A great part of my research is directed at dissolving the Western distinctions and hierarchizations between what we consider active and passive, lively and inert, biologic and geologic. These dualisms are at the core of the colonial project, and at the core of man’s separation from nature. By thinking that we are here and we are observing something t over there means that we are telling our minds that the world has gaps and separations; while in the meantime you are breathing the air that a colony of algae in front of you just produced. I believe it is important to overcome these distinctions because we inhabit the Earth as much as we are a material part of it. We are the Earth as much as we also are The Milky Way. Just a small part of it, but we aren’t separated from it. In this sense, if we are capable of overcoming the distinction between an external and an internal, it is very easy to develop an ecological mentality based on care and empathy.
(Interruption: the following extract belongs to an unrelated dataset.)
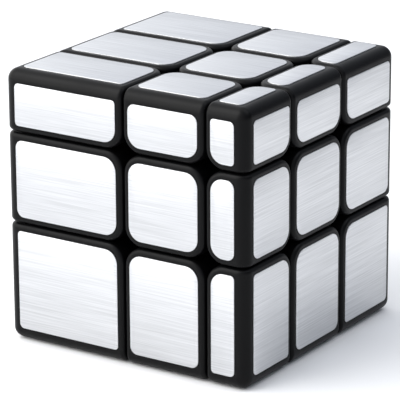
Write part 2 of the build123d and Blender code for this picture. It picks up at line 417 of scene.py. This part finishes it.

We care about the other because there is no other, it is also a part of us, or we will in time be a part of that.
How do you see the relationship between man and nature?
I think there is a long history of classification, hierarchization and hegemony that has been building for more than 2000 years in Western culture, which dominates the ways in which we relate to the world around us. If we think about the pyramid of natural beings, or the hierarchies of matter, that distinction not only exists in our thinking but in the material world we create. The same rules of domination we apply to exploit nature were - and still are - used in colonial forms of domination; they are part of the same ideology. Guided by cultural or religious heritage, we often come to accept certain ideas that tell our brains that nature is always there at the service of mankind. We forget we can’t possess nature because we are nature. What we have is the choice and the responsibility of understanding the choices we make.
Can you explain this vision against the background of the edition “The Possession of Touch”?
Just at the end of 2020, I carried out a performance (without an audience) called “The Possession of Touch”, that I documented through a video artwork. In the performance, I use my hands and body to caress the surface of a centennial tree that was completely covered by the initials and names of people who visited it over time. These marks had been carved deeply into the bark of the tree, with the use of a knife. I was touched by the aggression perpetuated to a creature who has known its own identity well before anyone ever inscribed their name on it. My reaction was to caress the surface of this tree until the fragments of bark that carried the initials were gone from the tree. I saw the act in itself as an act of empathy and care towards a non-human, but also as the contrast between my unmarked skin and that one of the tree. Both carrying its personal histories; the imprint of time. Also, taking into consideration that the skin is a surface that has been historically used as a reason to discriminate, kill, possess, hierarchize and control. In a way, liberating the tree from these incisions entailed liberating it from those histories of appropriation and colonial mindsets, and to restore that relationship through care and nourishment. Out of this performance I produced a selection of photographs documenting the entire process. Beyond the pictures, the performance has also been documented through a video that is stored in a wooden box made from the very bark fragments of the tree.